Do this: Pull out the lines from the line containing "return moulding" through the line containing "floor, a pale", both lines included, and copy them exactly.

#### Supplied records

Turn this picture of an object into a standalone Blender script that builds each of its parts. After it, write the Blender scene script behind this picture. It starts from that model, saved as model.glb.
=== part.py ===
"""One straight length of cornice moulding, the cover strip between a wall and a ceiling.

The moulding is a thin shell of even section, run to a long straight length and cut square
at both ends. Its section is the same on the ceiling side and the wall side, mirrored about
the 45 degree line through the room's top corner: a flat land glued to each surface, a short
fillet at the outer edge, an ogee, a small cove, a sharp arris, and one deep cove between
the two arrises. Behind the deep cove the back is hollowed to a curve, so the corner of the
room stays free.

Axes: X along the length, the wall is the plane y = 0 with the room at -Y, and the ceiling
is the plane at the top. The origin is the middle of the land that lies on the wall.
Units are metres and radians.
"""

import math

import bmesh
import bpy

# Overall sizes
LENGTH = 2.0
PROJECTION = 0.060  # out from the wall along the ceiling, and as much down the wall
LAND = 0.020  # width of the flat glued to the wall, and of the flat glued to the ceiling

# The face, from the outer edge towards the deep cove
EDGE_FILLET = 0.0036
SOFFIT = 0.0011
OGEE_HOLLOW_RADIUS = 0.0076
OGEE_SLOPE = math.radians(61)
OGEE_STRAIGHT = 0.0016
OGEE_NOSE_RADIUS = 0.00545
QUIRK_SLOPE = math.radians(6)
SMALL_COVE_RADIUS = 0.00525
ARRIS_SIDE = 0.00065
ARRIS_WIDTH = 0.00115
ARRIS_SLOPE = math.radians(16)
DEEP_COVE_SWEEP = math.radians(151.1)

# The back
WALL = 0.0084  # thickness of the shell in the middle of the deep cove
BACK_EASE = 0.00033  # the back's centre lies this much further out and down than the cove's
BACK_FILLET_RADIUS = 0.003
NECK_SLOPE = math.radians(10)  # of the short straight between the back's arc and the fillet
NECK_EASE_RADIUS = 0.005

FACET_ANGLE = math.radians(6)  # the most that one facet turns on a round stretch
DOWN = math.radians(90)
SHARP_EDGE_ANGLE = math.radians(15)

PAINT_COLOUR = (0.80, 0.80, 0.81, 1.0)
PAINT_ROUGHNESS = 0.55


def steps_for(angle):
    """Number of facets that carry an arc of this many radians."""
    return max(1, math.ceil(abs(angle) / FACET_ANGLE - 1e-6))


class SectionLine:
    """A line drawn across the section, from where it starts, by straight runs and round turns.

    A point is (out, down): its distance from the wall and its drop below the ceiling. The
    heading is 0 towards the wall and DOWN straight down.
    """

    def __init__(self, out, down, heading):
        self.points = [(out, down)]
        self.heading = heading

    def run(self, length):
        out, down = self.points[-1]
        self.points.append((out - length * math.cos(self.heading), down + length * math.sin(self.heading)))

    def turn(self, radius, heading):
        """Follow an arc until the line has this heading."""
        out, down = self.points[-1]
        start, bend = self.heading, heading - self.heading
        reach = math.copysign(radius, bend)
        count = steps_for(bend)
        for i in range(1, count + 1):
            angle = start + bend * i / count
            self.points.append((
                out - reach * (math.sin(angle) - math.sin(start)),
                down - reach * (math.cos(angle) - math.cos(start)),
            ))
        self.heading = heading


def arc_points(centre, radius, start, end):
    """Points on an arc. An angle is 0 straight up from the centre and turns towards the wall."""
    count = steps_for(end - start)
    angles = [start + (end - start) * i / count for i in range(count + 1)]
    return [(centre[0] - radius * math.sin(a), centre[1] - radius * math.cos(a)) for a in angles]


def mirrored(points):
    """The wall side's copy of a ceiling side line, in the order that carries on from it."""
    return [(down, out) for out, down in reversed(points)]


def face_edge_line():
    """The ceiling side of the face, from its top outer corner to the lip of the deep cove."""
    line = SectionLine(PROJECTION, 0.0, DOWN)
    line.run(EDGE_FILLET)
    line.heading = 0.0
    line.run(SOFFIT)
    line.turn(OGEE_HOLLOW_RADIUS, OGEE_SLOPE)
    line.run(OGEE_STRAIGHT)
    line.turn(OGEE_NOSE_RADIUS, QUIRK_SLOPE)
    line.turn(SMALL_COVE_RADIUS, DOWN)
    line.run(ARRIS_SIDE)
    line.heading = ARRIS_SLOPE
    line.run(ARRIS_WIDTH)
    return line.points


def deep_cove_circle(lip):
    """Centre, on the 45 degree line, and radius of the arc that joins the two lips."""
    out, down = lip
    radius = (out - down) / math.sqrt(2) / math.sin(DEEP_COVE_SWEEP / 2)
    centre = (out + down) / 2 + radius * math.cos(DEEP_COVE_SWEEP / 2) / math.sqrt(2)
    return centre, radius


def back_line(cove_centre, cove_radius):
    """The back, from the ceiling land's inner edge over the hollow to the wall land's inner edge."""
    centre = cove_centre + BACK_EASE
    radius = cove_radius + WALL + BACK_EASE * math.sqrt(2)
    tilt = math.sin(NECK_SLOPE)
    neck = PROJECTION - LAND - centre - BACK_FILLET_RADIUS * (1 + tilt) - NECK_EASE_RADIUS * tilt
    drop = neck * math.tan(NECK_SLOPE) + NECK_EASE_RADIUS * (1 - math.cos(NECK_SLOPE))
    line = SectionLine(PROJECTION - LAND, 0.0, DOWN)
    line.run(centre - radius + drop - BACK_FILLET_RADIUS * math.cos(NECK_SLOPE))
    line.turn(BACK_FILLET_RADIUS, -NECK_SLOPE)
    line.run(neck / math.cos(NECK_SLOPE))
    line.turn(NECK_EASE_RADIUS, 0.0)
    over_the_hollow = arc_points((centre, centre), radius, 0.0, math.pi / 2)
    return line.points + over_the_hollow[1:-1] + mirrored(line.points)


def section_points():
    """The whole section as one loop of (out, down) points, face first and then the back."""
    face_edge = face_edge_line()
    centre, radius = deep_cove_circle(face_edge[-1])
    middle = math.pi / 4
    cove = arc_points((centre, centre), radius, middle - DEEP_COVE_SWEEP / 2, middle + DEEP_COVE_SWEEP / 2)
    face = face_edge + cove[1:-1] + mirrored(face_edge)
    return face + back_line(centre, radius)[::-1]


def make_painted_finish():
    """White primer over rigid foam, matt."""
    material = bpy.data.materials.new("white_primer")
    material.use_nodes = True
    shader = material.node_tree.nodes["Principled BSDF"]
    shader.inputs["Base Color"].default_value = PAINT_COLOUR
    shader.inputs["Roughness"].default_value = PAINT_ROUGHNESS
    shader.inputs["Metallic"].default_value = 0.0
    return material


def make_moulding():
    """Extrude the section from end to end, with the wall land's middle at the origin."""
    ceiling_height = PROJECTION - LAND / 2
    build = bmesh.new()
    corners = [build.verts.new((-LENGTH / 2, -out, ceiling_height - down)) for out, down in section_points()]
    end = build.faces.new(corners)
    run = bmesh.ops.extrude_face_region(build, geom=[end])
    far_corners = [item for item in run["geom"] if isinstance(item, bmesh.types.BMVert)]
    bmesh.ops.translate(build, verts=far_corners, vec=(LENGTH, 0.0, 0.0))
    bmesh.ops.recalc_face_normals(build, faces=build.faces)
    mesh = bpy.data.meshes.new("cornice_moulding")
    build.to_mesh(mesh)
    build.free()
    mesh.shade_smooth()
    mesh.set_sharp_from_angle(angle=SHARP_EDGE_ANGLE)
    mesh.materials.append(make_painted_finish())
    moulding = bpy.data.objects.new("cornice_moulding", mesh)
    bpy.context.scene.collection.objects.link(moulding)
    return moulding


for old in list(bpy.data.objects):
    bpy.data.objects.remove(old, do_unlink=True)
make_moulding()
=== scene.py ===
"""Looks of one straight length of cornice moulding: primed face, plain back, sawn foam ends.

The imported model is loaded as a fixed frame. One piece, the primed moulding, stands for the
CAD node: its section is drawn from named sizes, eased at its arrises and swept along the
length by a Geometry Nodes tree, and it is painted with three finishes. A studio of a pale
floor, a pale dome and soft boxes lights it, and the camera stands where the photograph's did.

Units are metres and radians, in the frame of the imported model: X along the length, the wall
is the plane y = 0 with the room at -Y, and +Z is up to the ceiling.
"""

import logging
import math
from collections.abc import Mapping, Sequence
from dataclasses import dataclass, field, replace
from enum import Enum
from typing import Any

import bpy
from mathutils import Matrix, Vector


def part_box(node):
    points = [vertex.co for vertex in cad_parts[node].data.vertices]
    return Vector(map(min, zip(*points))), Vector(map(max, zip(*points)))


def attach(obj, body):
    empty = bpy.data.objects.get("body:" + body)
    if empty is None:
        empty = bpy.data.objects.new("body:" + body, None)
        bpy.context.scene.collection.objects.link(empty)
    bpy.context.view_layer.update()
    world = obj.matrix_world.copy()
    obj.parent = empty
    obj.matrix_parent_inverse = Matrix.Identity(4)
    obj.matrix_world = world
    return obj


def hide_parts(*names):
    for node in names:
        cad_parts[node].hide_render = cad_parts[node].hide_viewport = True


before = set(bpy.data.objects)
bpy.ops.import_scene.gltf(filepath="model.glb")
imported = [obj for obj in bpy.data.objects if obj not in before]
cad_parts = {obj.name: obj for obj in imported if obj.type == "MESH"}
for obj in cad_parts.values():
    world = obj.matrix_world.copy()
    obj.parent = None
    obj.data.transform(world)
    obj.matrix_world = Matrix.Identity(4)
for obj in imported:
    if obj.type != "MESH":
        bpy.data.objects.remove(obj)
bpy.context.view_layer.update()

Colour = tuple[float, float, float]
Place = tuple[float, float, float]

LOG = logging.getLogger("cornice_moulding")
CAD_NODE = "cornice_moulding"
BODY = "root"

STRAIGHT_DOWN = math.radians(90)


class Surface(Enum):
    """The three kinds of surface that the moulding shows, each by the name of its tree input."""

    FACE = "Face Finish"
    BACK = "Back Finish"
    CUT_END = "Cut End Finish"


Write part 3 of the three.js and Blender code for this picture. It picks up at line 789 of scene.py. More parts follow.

########

Full solution:
    return moulding


for old in list(bpy.data.objects):
    bpy.data.objects.remove(old, do_unlink=True)
make_moulding()
=== scene.py ===
"""Looks of one straight length of cornice moulding: primed face, plain back, sawn foam ends.

The imported model is loaded as a fixed frame. One piece, the primed moulding, stands for the
CAD node: its section is drawn from named sizes, eased at its arrises and swept along the
length by a Geometry Nodes tree, and it is painted with three finishes. A studio of a pale
floor, a pale dome and soft boxes lights it, and the camera stands where the photograph's did.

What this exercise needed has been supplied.